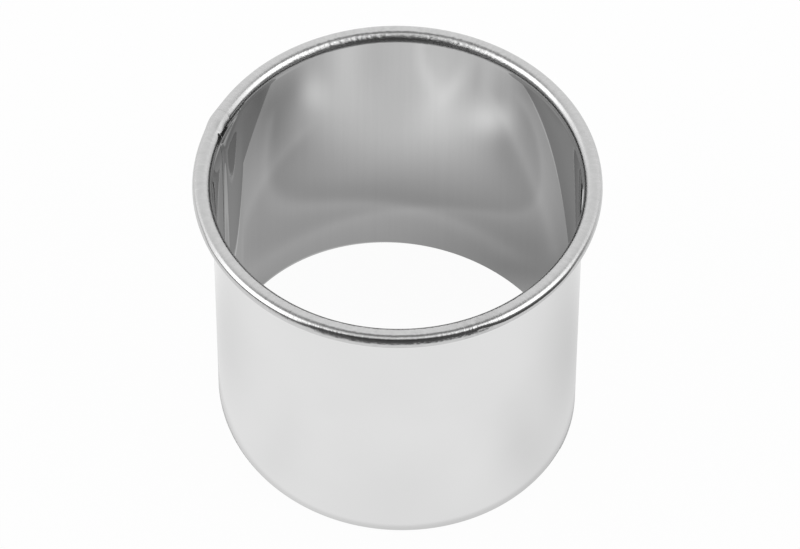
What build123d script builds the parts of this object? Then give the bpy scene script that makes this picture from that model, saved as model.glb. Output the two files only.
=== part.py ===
from build123d import *
import os
from math import cos, degrees, radians, sin

# Round biscuit cutter: an open ring of thin stainless sheet, lapped and spot-welded down one side,
# with its top edge rolled outwards over a ring of wire.
# Millimetres. +Z up, the origin at the centre of the cutting edge. Angles are about Z, from +X.

# Wall
cutting_diameter = 63.5     # outside of the wall, which is what it cuts
overall_height = 57.15      # cutting edge to the top of the bead, away from the seam
sheet = 0.3                 # thickness of the strip
bevel_width = 0.1           # what the outside bevel takes from the sheet at the cutting edge
bevel_height = 0.25

# Rolled bead and the wire inside it
wire_diameter = 2.5
roll_clearance = 0.05       # all round the wire, inside the roll
rim_step = 0.25             # the bead stands this far out from the inner face of the wall
neck_height = 1.2           # stretch under the roll where the wall bends outwards
roll_step = 22.5            # the roll turns by this much from each of its narrow flats to the next
roll_flat_count = 14        # so it stops short of the neck, which leaves a gap under the bead
wire_flat_count = 12
wire_gap = 0.6              # between the two cut ends of the wire
wire_gap_angle = 344.0

# Lap seam
free_edge_angle = 164.0     # end of the inner layer
lap_width = 5.5             # how far the two layers overlap
jog_width = 5.0             # stretch where the strip steps inwards, ahead of the lap
lap_clearance = 0.02        # between the two layers
jog_shares = (0.0, 0.26, 0.74, 1.0)   # how much of the inward step is made, at even angles along the jog
relief_width = 3.6          # slit under the roll that frees the corner of the inner layer
relief_height = 0.6
relief_drop = 0.1           # top of the slit, below the middle of the bead

# Spot welds through the lap
weld_count = 4
weld_diameter = 2.5
weld_depth = 0.15           # into each layer
weld_lowest = 7.0
weld_pitch = 13.5

overrun = 1.0               # how far a cutting body runs past what it cuts

# Worked out from the sizes above
wall_outer = cutting_diameter / 2
wall_inner = wall_outer - sheet
roll_inner = wire_diameter / 2 + roll_clearance
roll_outer = roll_inner + sheet
bead_radius = wall_inner + rim_step + roll_outer    # of the wire's centre line
bead_height = overall_height - roll_outer
lap_step = sheet + lap_clearance


def angle_of(width):
    # angle that a width along the wall takes up
    return degrees(width / wall_outer)


lap_angle = angle_of(lap_width)
jog_angle = angle_of(jog_width)
lap_start = free_edge_angle - lap_angle


def roll(radius):
    # Corners of the roll at one radius round the wire, from the neck over the top to the free end.
    corners = []
    for number in range(roll_flat_count + 1):
        angle = radians(180 - number * roll_step)
        corners.append((bead_radius + radius * cos(angle), bead_height + radius * sin(angle)))
    return corners


def sheet_section(inward):
    # Section through the strip, from the cutting edge up the wall, out at the neck and over the wire.
    # The inner layer of the lap lies further inward and so takes a larger roll round the same wire.
    inner, outer = wall_inner - inward, wall_outer - inward
    neck_low = bead_height - neck_height
    outline = [(inner, 0), (inner, neck_low)]
    outline += roll(roll_outer + inward)
    outline += reversed(roll(roll_inner + inward))
    outline += [(outer, neck_low), (outer, bevel_height), (outer - bevel_width, 0)]
    with BuildLine(Plane.XZ) as line:
        Polyline(*outline, close=True)
    return make_face(line.edges())


def turned(shape, angle):
    return Rotation(0, 0, angle) * shape


def ring_block(inner, outer, low, high, start, angle):
    # sector of a square ring, for cutting
    with BuildLine(Plane.XZ) as line:
        Polyline((inner, low), (outer, low), (outer, high), (inner, high), close=True)
    return turned(revolve(make_face(line.edges()), Axis.Z, angle), start)


def weld_nuggets():
    middle_angle = lap_start + lap_angle / 2
    deepest = wall_inner - lap_clearance - weld_depth
    length = lap_clearance + 2 * weld_depth
    nuggets = []
    for number in range(weld_count):
        height = weld_lowest + number * weld_pitch
        place = Plane(origin=(deepest, 0, height), z_dir=(1, 0, 0))
        disc = extrude(place * Circle(weld_diameter / 2), length)
        nuggets.append(turned(disc, middle_angle))
    return nuggets


def cutter_wall():
    # The strip runs once round from its outer end, steps inwards, and laps over that end on the inside.
    round_part = turned(revolve(sheet_section(0), Axis.Z, 360 - jog_angle), lap_start)
    steps = len(jog_shares) - 1
    stations = []
    for number, share in enumerate(jog_shares):
        angle = lap_start - jog_angle + jog_angle * number / steps
        stations.append(turned(sheet_section(share * lap_step), angle))
    jog = loft(stations, ruled=True)
    slit_top = bead_height - relief_drop
    slit = ring_block(
        wall_inner - lap_step - overrun, bead_radius,
        slit_top - relief_height, slit_top,
        lap_start, angle_of(relief_width),
    )
    lap = turned(revolve(sheet_section(lap_step), Axis.Z, lap_angle), lap_start) - slit
    wall = round_part + jog + lap
    for nugget in weld_nuggets():
        wall -= nugget
    return wall


def rim_wire():
    around = 360 - degrees(wire_gap / bead_radius)
    section = Plane.XZ * Pos(bead_radius, bead_height) * RegularPolygon(wire_diameter / 2, wire_flat_count)
    return turned(revolve(section, Axis.Z, around), wire_gap_angle)


os.makedirs("parts", exist_ok=True)
export_step(cutter_wall(), "parts/cutter_wall.step")
export_step(rim_wire(), "parts/rim_wire.step")
export_step(Compound(children=weld_nuggets()), "parts/spot_welds.step")
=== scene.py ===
import math

import bpy
from mathutils import Matrix, Vector


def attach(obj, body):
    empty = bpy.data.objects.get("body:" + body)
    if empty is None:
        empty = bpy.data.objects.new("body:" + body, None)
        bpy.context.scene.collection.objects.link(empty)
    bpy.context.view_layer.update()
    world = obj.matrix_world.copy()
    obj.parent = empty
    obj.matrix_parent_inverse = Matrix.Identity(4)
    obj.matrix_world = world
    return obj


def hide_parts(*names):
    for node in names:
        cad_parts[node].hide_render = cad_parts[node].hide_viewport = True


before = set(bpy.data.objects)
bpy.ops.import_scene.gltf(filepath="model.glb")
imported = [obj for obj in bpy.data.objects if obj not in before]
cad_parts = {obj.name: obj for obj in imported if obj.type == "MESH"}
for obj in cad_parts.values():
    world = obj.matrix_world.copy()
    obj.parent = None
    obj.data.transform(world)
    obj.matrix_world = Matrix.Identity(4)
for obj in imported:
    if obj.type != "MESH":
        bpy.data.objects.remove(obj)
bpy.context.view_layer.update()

mm = 0.001
turn = 2 * math.pi


def clamp(value, low=0.0, high=1.0):
    return max(low, min(high, value))


def smooth(low, high, value):
    share = clamp((value - low) / (high - low))
    return share * share * (3 - 2 * share)


def bell(value, centre, width):
    return math.exp(-((value - centre) / width) ** 2)


def between(value, start, end, startSoft, endSoft):
    # 1 from start to end, with soft edges
    begun = smooth(start - startSoft, start + startSoft, value)
    return begun * (1 - smooth(end - endSoft, end + endSoft, value))


def newObject(name, mesh):
    made = bpy.data.objects.new(name, mesh)
    bpy.context.scene.collection.objects.link(made)
    return made


def meshFrom(name, points, faces, materials=(), slots=None, sharpAngle=None):
    mesh = bpy.data.meshes.new(name)
    mesh.from_pydata(points, [], faces)
    for material in materials:
        mesh.materials.append(material)
    if slots:
        mesh.polygons.foreach_set("material_index", slots)
    if sharpAngle:
        mesh.polygons.foreach_set("use_smooth", [True] * len(faces))
        mesh.set_sharp_from_angle(angle=math.radians(sharpAngle))
    mesh.update()
    return mesh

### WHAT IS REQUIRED
Set down, exactly and alone, the run of lines from the line that has "lap_start) - slit" to the line that has "cad_parts[node].hide_render = cad_parts[node].hide_viewport".

### WORKED SOLUTION
    lap = turned(revolve(sheet_section(lap_step), Axis.Z, lap_angle), lap_start) - slit
    wall = round_part + jog + lap
    for nugget in weld_nuggets():
        wall -= nugget
    return wall


def rim_wire():
    around = 360 - degrees(wire_gap / bead_radius)
    section = Plane.XZ * Pos(bead_radius, bead_height) * RegularPolygon(wire_diameter / 2, wire_flat_count)
    return turned(revolve(section, Axis.Z, around), wire_gap_angle)


os.makedirs("parts", exist_ok=True)
export_step(cutter_wall(), "parts/cutter_wall.step")
export_step(rim_wire(), "parts/rim_wire.step")
export_step(Compound(children=weld_nuggets()), "parts/spot_welds.step")
=== scene.py ===
import math

import bpy
from mathutils import Matrix, Vector


def attach(obj, body):
    empty = bpy.data.objects.get("body:" + body)
    if empty is None:
        empty = bpy.data.objects.new("body:" + body, None)
        bpy.context.scene.collection.objects.link(empty)
    bpy.context.view_layer.update()
    world = obj.matrix_world.copy()
    obj.parent = empty
    obj.matrix_parent_inverse = Matrix.Identity(4)
    obj.matrix_world = world
    return obj


def hide_parts(*names):
    for node in names:
        cad_parts[node].hide_render = cad_parts[node].hide_viewport = True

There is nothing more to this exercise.